So pick an element from S, and look at the three sets containing that element. Since they all contain this element, are distinct sets, and every two intersect in exactly two elements as they are supposed to, the union of these three sets is either four or five elements of S.

Suppose it is five elements. Then each of the three sets contain the same two elements, as two of the sets have four elements among them, the third set has the fifth element, and so the third subset shares two elements with each of the other two subsets, and must share them with the intersection. We thus have two elements in three distinct triples, and three elements in one triple each. But any other allowed triple containing one of these three outer elements has to intersect the first triples in one element exactly (otherwise we get an element in four triples). So we cannot extend the set system this way without breaking one of the conditions. Thus the union cannot contain five elements.
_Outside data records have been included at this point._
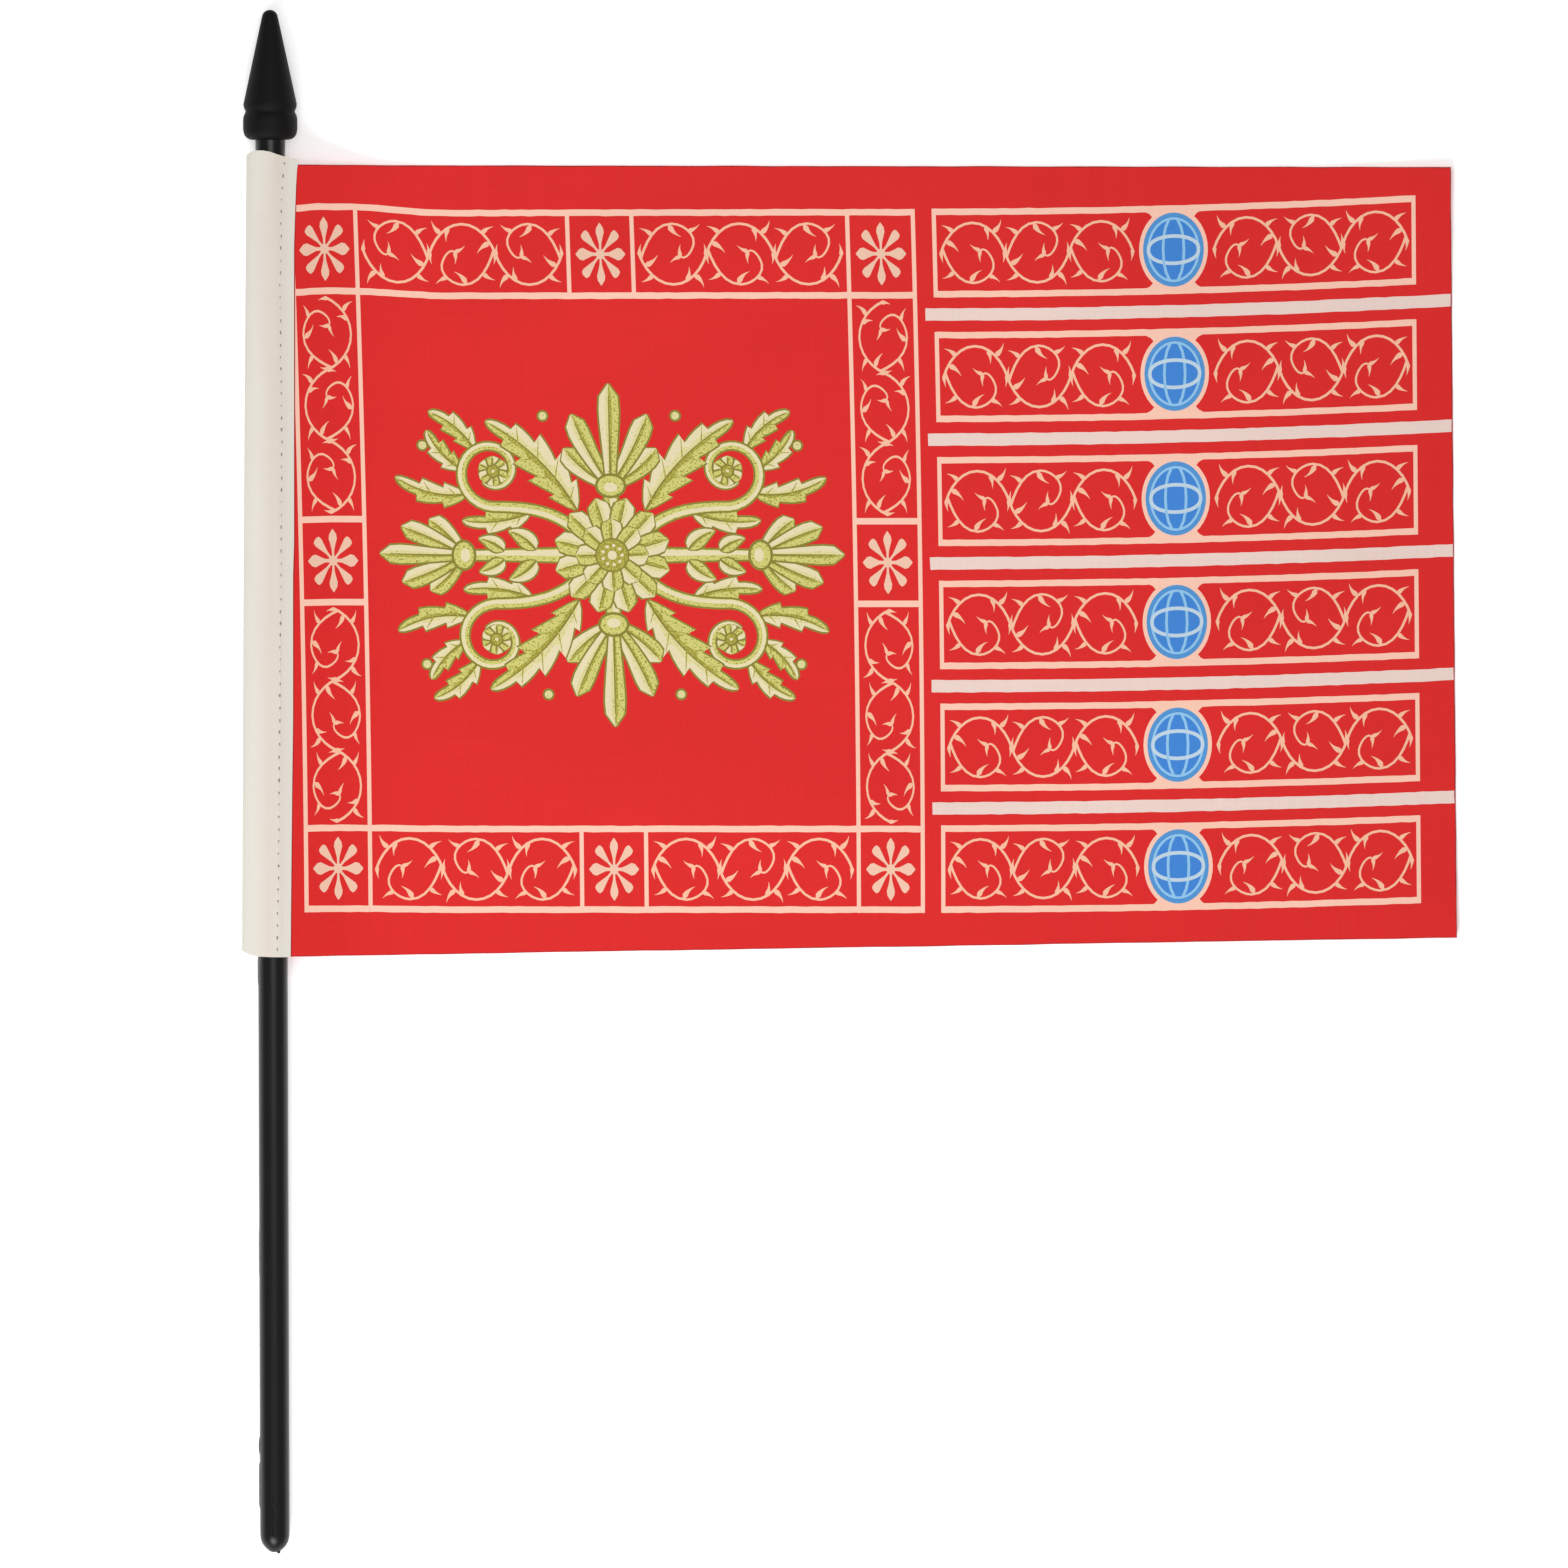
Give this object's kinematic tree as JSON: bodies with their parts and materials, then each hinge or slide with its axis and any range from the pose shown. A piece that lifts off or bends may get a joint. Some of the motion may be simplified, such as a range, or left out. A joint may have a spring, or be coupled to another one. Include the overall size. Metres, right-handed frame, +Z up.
{
  "type": "table flag and its stick",
  "caption": "Small printed cloth flag sewn to a tape sleeve on a moulded stick with a spear tip, lying face up.",
  "frame": {"origin": "bottom centre of the whole flag's box, on the surface that it lies on", "axes": "+Y along the stick towards the spear tip, +X from the stick towards the cloth's free end, +Z up, out of the printed face"},
  "size_m": [0.231, 0.293, 0.0103],
  "materials": {
    "plastic": "moulded, satin gloss",
    "tape": "cream ribbed tape, matte",
    "cloth": "printed polyester, slight sheen"
  },
  "bodies": {
    "root": {"stick": "plastic", "sleeve_tape": "tape", "cloth_panel": "cloth"}
  },
  "joints": []
}
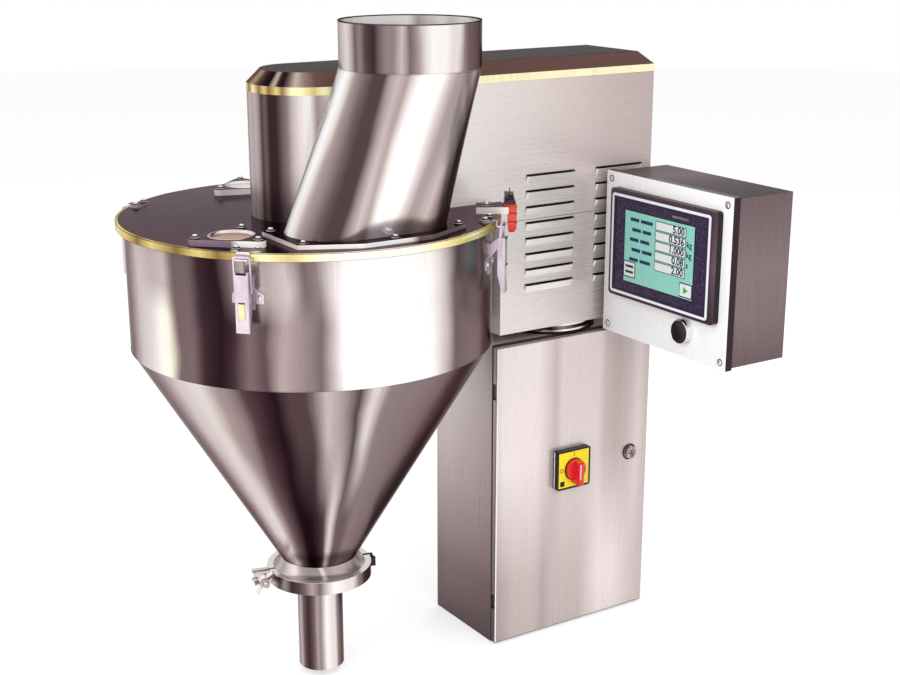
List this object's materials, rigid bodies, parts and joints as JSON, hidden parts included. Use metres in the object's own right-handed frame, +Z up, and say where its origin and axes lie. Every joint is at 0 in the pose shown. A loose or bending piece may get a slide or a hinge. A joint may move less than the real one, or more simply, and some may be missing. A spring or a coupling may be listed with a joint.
{
  "type": "auger filling machine",
  "caption": "Stainless auger filling machine: conical hopper with clamped lid, slanted infeed chute, drive hood, cabinet and touch-screen panel.",
  "frame": {"origin": "middle of the cabinet's underside, the face that is bolted down", "axes": "+X towards the cabinet's door side, +Y away from the hopper, +Z up"},
  "size_m": [0.6499, 0.853, 1.003],
  "materials": {
    "stainless_polished": "mirror-polished stainless steel",
    "stainless_brushed": "fine brushed stainless steel",
    "zinc_sheet": "plain galvanised sheet",
    "brass_trim": "polished brass-coloured trim",
    "chrome": "bright chrome",
    "black_plastic": "satin black plastic",
    "red_plastic": "semi-gloss red plastic",
    "white_plastic": "satin white plastic",
    "light_panel": "pale satin painted sheet",
    "clear_glass": "clear glass",
    "screen_glass": "screen behind glass"
  },
  "bodies": {
    "machine": {"auger_bearing": "stainless_brushed", "button_ring": "chrome", "cabinet_shell": "stainless_brushed", "chute_flange": "stainless_polished", "clamp_bolt": "stainless_polished", "door_hinges": "stainless_brushed", "hood_band": "brass_trim", "hood_roof": "stainless_brushed", "hood_shell": "stainless_brushed", "hopper_cone": "stainless_polished", "hopper_drum": "stainless_polished", "hopper_lid": "stainless_polished", "infeed_chute": "stainless_polished", "interlock_bracket": "stainless_brushed", "interlock_sensor": "red_plastic", "latch_bases": "stainless_polished", "latch_keepers": "stainless_polished", "louvres": "stainless_polished", "mounting_panel": "zinc_sheet", "nozzle": "stainless_polished", "outlet_clamp": "stainless_polished", "outlet_ferrule": "stainless_polished", "panel_box": "stainless_brushed", "panel_bracket": "stainless_brushed", "panel_cover": "light_panel", "pedestal": "stainless_polished", "screen_glass": "screen_glass", "screen_housing": "white_plastic", "sight_flanges": "stainless_polished", "sight_panes": "clear_glass"},
    "door": {"cabinet_door": "stainless_brushed", "switch_plate": "black_plastic", "lock_housing": "chrome"},
    "main_switch": {"switch_knob": "red_plastic"},
    "lock": {"lock_insert": "black_plastic"},
    "auger": {"auger": "stainless_polished", "drive_shaft": "stainless_polished"},
    "push_button": {"button_cap": "black_plastic"},
    "lever_front_right": {"latch_lever_front_right": "stainless_polished"},
    "bail_front_right": {"latch_bail_front_right": "stainless_polished"},
    "lever_rear_right": {"latch_lever_rear_right": "stainless_polished"},
    "bail_rear_right": {"latch_bail_rear_right": "stainless_polished"},
    "lever_rear_left": {"latch_lever_rear_left": "stainless_polished"},
    "bail_rear_left": {"latch_bail_rear_left": "stainless_polished"},
    "lever_front_left": {"latch_lever_front_left": "stainless_polished"},
    "bail_front_left": {"latch_bail_front_left": "stainless_polished"}
  },
  "joints": [
    {"name": "door_hinge", "type": "hinge", "parent": "machine", "child": "door", "pos_m": [0.0815, -0.145, 0.25], "axis": [0, 0, -1], "range_deg": [0, 110]},
    {"name": "main_switch_turn", "type": "hinge", "parent": "door", "child": "main_switch", "pos_m": [0.0985, -0.008, 0.278], "axis": [1, 0, 0], "range_deg": [0, 90]},
    {"name": "door_lock_turn", "type": "hinge", "parent": "door", "child": "lock", "pos_m": [0.0875, 0.1145, 0.2795], "axis": [1, 0, 0], "range_deg": [0, 90]},
    {"name": "auger_spin", "type": "hinge", "parent": "machine", "child": "auger", "pos_m": [0, -0.42, 0.4], "axis": [0, 0, 1], "continuous": true},
    {"name": "push_button_press", "type": "slide", "parent": "machine", "child": "push_button", "axis": [0, 1, 0], "range_m": [0, 0.004], "stiffness_N_per_m": 400, "springref_m": -0.001},
    {"name": "latch_front_right_open", "type": "hinge", "parent": "machine", "child": "lever_front_right", "pos_m": [0.19555, -0.619, 0.697], "axis": [-0.7133, -0.7009, 0], "range_deg": [0, 120]},
    {"name": "latch_front_right_bail", "type": "hinge", "parent": "lever_front_right", "child": "bail_front_right", "pos_m": [0.19555, -0.619, 0.675], "axis": [-0.7133, -0.7009, 0], "range_deg": [-120, 0]},
    {"name": "latch_rear_right_open", "type": "hinge", "parent": "machine", "child": "lever_rear_right", "pos_m": [0.199, -0.22445, 0.697], "axis": [0.7009, -0.7133, 0], "range_deg": [0, 120]},
    {"name": "latch_rear_right_bail", "type": "hinge", "parent": "lever_rear_right", "child": "bail_rear_right", "pos_m": [0.199, -0.22445, 0.675], "axis": [0.7009, -0.7133, 0], "range_deg": [-120, 0]},
    {"name": "latch_rear_left_open", "type": "hinge", "parent": "machine", "child": "lever_rear_left", "pos_m": [-0.199, -0.22445, 0.697], "axis": [0.7009, 0.7133, 0], "range_deg": [0, 120]},
    {"name": "latch_rear_left_bail", "type": "hinge", "parent": "lever_rear_left", "child": "bail_rear_left", "pos_m": [-0.199, -0.22445, 0.675], "axis": [0.7009, 0.7133, 0], "range_deg": [-120, 0]},
    {"name": "latch_front_left_open", "type": "hinge", "parent": "machine", "child": "lever_front_left", "pos_m": [-0.19555, -0.619, 0.697], "axis": [-0.7133, 0.7009, 0], "range_deg": [0, 120]},
    {"name": "latch_front_left_bail", "type": "hinge", "parent": "lever_front_left", "child": "bail_front_left", "pos_m": [-0.19555, -0.619, 0.675], "axis": [-0.7133, 0.7009, 0], "range_deg": [-120, 0]}
  ],
  "couplings": [
    {"joint": "latch_front_right_bail", "follows": "latch_front_right_open", "ratio": -1},
    {"joint": "latch_rear_right_bail", "follows": "latch_rear_right_open", "ratio": -1},
    {"joint": "latch_rear_left_bail", "follows": "latch_rear_left_open", "ratio": -1},
    {"joint": "latch_front_left_bail", "follows": "latch_front_left_open", "ratio": -1}
  ]
}
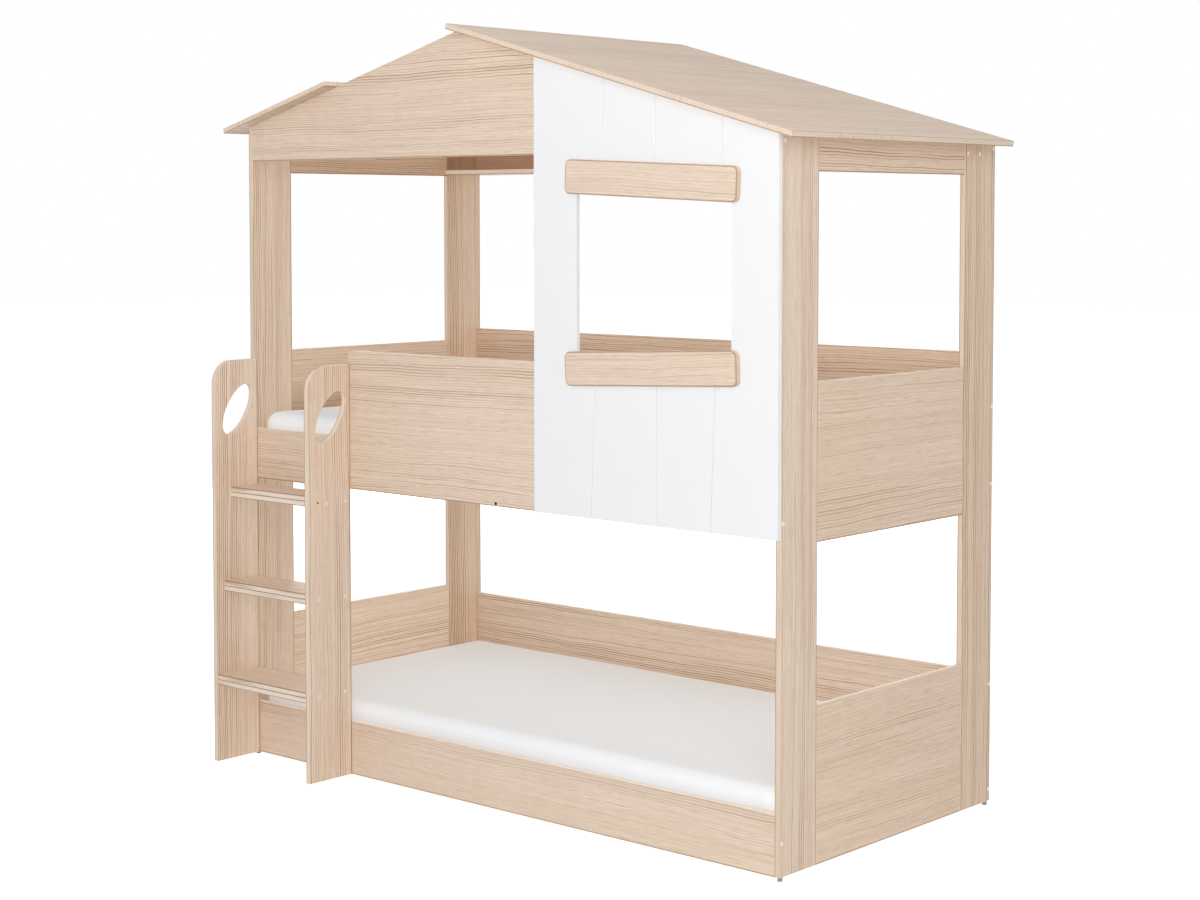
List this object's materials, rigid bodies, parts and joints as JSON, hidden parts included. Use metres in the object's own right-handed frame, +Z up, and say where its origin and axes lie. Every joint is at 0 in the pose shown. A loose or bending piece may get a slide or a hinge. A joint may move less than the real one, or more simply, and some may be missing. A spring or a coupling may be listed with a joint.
{
  "type": "house bunk bed",
  "caption": "House-shaped bunk bed of flat oak-look boards with a white window front, an off-centre pitched roof, a step ladder and loose mattresses.",
  "frame": {"origin": "middle of the footprint, ladder and eaves included, on the floor", "axes": "+X from the ladder end towards the window end, +Y from the ladder side towards the wall side, +Z up"},
  "size_m": [2.0774, 1.1082, 2.1114],
  "materials": {
    "oak_board": "matte light oak foil with fine straight grain",
    "white_board": "matte white lacquer with milled lines",
    "raw_pine": "raw planed pine",
    "white_sheeting": "white cotton cover",
    "grey_plastic": "matte grey moulded plastic"
  },
  "bodies": {
    "frame": {"back_gable": "oak_board", "back_guard": "oak_board", "back_shelf": "oak_board", "facade_panel": "white_board", "front_gable": "oak_board", "front_guard": "oak_board", "ladder_left_stile": "oak_board", "ladder_right_stile": "oak_board", "left_back_glide": "grey_plastic", "left_back_post": "oak_board", "left_front_glide": "grey_plastic", "left_front_post": "oak_board", "left_lower_panel": "oak_board", "left_roof_panel": "oak_board", "left_top_rail": "oak_board", "left_upper_guard": "oak_board", "lower_back_rail": "oak_board", "lower_back_slat_rail": "raw_pine", "lower_front_rail": "oak_board", "lower_front_slat_rail": "raw_pine", "lower_slat_01": "raw_pine", "lower_slat_02": "raw_pine", "lower_slat_03": "raw_pine", "lower_slat_04": "raw_pine", "lower_slat_05": "raw_pine", "lower_slat_06": "raw_pine", "lower_slat_07": "raw_pine", "lower_slat_08": "raw_pine", "lower_slat_09": "raw_pine", "lower_slat_10": "raw_pine", "lower_tread": "oak_board", "lower_tread_backer": "oak_board", "middle_tread": "oak_board", "middle_tread_backer": "oak_board", "right_back_glide": "grey_plastic", "right_back_post": "oak_board", "right_front_glide": "grey_plastic", "right_front_post": "oak_board", "right_lower_panel": "oak_board", "right_roof_panel": "oak_board", "right_top_rail": "oak_board", "right_upper_guard": "oak_board", "upper_back_slat_rail": "raw_pine", "upper_front_slat_rail": "raw_pine", "upper_slat_01": "raw_pine", "upper_slat_02": "raw_pine", "upper_slat_03": "raw_pine", "upper_slat_04": "raw_pine", "upper_slat_05": "raw_pine", "upper_slat_06": "raw_pine", "upper_slat_07": "raw_pine", "upper_slat_08": "raw_pine", "upper_slat_09": "raw_pine", "upper_slat_10": "raw_pine", "upper_tread": "oak_board", "upper_tread_backer": "oak_board", "window_lintel_trim": "oak_board", "window_sill_trim": "oak_board"},
    "upper_mattress": {"upper_mattress": "white_sheeting"},
    "lower_mattress": {"lower_mattress": "white_sheeting"}
  },
  "joints": [
    {"name": "upper_mattress_lift", "type": "slide", "parent": "frame", "child": "upper_mattress", "axis": [0, 0, 1], "range_m": [0, 0.36]},
    {"name": "lower_mattress_lift", "type": "slide", "parent": "frame", "child": "lower_mattress", "axis": [0, 0, 1], "range_m": [0, 0.12]}
  ]
}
Thus the union of the three triples is four elements. Then the three triples cover one element three times, and the three other elements twice. Any other triple that contains two of these three elements must contain the third, otherwise again we get a triple intersecting one of the triples in one element, or else we get an element in more than three triples. The only way out is to have a fourth triple cover all these three elements.

So there is such a set system for N=4. However, for larger N, we see the above analysis carves out four elements that are involved in four triples, and no other elements are involved in those triples. To have the set system cover the other elements, we repeat the argument to carve out four more elements. In general, we repeat this construction until we exhaust N, in which case N is a multiple of 4, and if the elements are unlabelled, then there is essentially only one such F. For labelled configurations, elementary combinatorics should yield something like $(4k)!/(k!(4!)^k)$ number of systems.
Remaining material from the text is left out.